Add comment June 27th, 2014 Headsman

On this date in 1622, the swashbuckling Ruthenian nobleman Samuel Korecki was strangled by the Ottomans.

Korecki English Wikipedia entry | Polish) was a szlachcic of the Polish-Lithuanian Commonwealth at that empire’s early 17th century peak.

Korecki’s clan hung its zupans at Korets, in present-day western Ukraine, and the young Samuel fought gleefully in the early 1600s in the train of the legendary commander Stanislaw Zolkiewski when the Polish army was ravaging Russia.

Samuel Korecki married the daughter of Jeremi(ah) Mohila or Movila, a boyar who contended for the Moldavian at the turn of the century; it was by this link that he too became drawn into the politics of that frontier realm, along with several other powerful families of the Polish-Lithuanian Commonwealth. This period is known as the Moldavian Magnate Wars.

Though a dependency of the Ottomans, Moldavia had proven appealing in the past for Polish adventurers. The late Mohila had bequeathed power in Moldavia to his son Constantine but after some years Constantine’s tributary payments to Istanbul started to lag. His resulting deposition by the sultan saw Constantine flee to Polish territory — and his brother-in-law Korecki come to his aid by mounting an armed expedition meant to depose the Ottoman replacement.*

Korecki was captured by the Turks in the process, dramatically escaped via Greece and Italy (and a celebrity-making papal audience into the bargain), then returned to the field only to be captured again at the Battle of Cecora in 1620.

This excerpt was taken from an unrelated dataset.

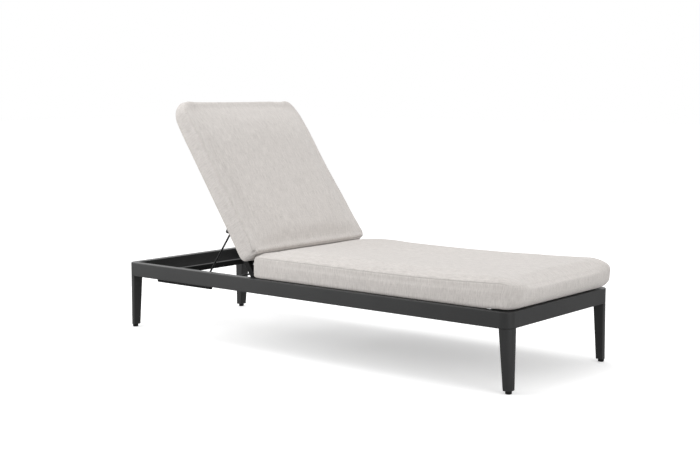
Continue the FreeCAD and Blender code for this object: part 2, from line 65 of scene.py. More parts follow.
def makeCamera():
    data = bpy.data.cameras.new("camera")
    data.lens = camera["lens"]
    data.sensor_width = camera["sensor"]
    data.clip_end = camera["reach"]
    eye = bpy.data.objects.new("camera", data)
    bpy.context.scene.collection.objects.link(eye)
    turn = Matrix.Rotation(math.radians(camera["yaw"] - 90), 4, "Z")
    tilt = Matrix.Rotation(math.radians(90 + camera["pitch"]), 4, "X")
    roll = Matrix.Rotation(math.radians(camera["roll"]), 4, "Z")
    eye.matrix_world = Matrix.Translation(camera["place"]) @ turn @ tilt @ roll
    bpy.context.scene.camera = eye


makeCamera()
bpy.context.scene.view_settings.view_transform = "Standard"
print("camera placed")


# short ways to write node trees
def setInputs(made, values):
    for name, value in values.items():
        made.inputs[name].default_value = value


def addNode(tree, kind, inputs=None, **settings):
    made = tree.nodes.new(kind)
    for name, value in settings.items():
        setattr(made, name, value)
    setInputs(made, inputs or {})
    return made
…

This decisive Ottoman victory portended ill and not just for Korecki personally.


19th century woodcut illustrating the death of Samuel Korecki. (Source)

As our man was hauled back to Istanbul (he would not escape a second time), the rampant Turks drove for Ukraine with the intention of taking a bite out of it for the Sublime Porte.

The Poles were able to stanch the advance with a stand at Khotyn, but the Commonwealth would shift into an unmistakable decline thereafter; by mid-century, rebellious Cossacks had taken Ukraine over to Russian protection, while Swedish incursions from the north so greatly reduced Poland’s reach that the period is known as the Deluge. (For his part, the teenage Ottoman sultan Osman II went home from this campaign determined to reform the Janissary corps whom he blamed for the unsatisfying stalemate of Khotyn; these dangerous slave-soldiers vetoed the plan by murdering Osman instead.)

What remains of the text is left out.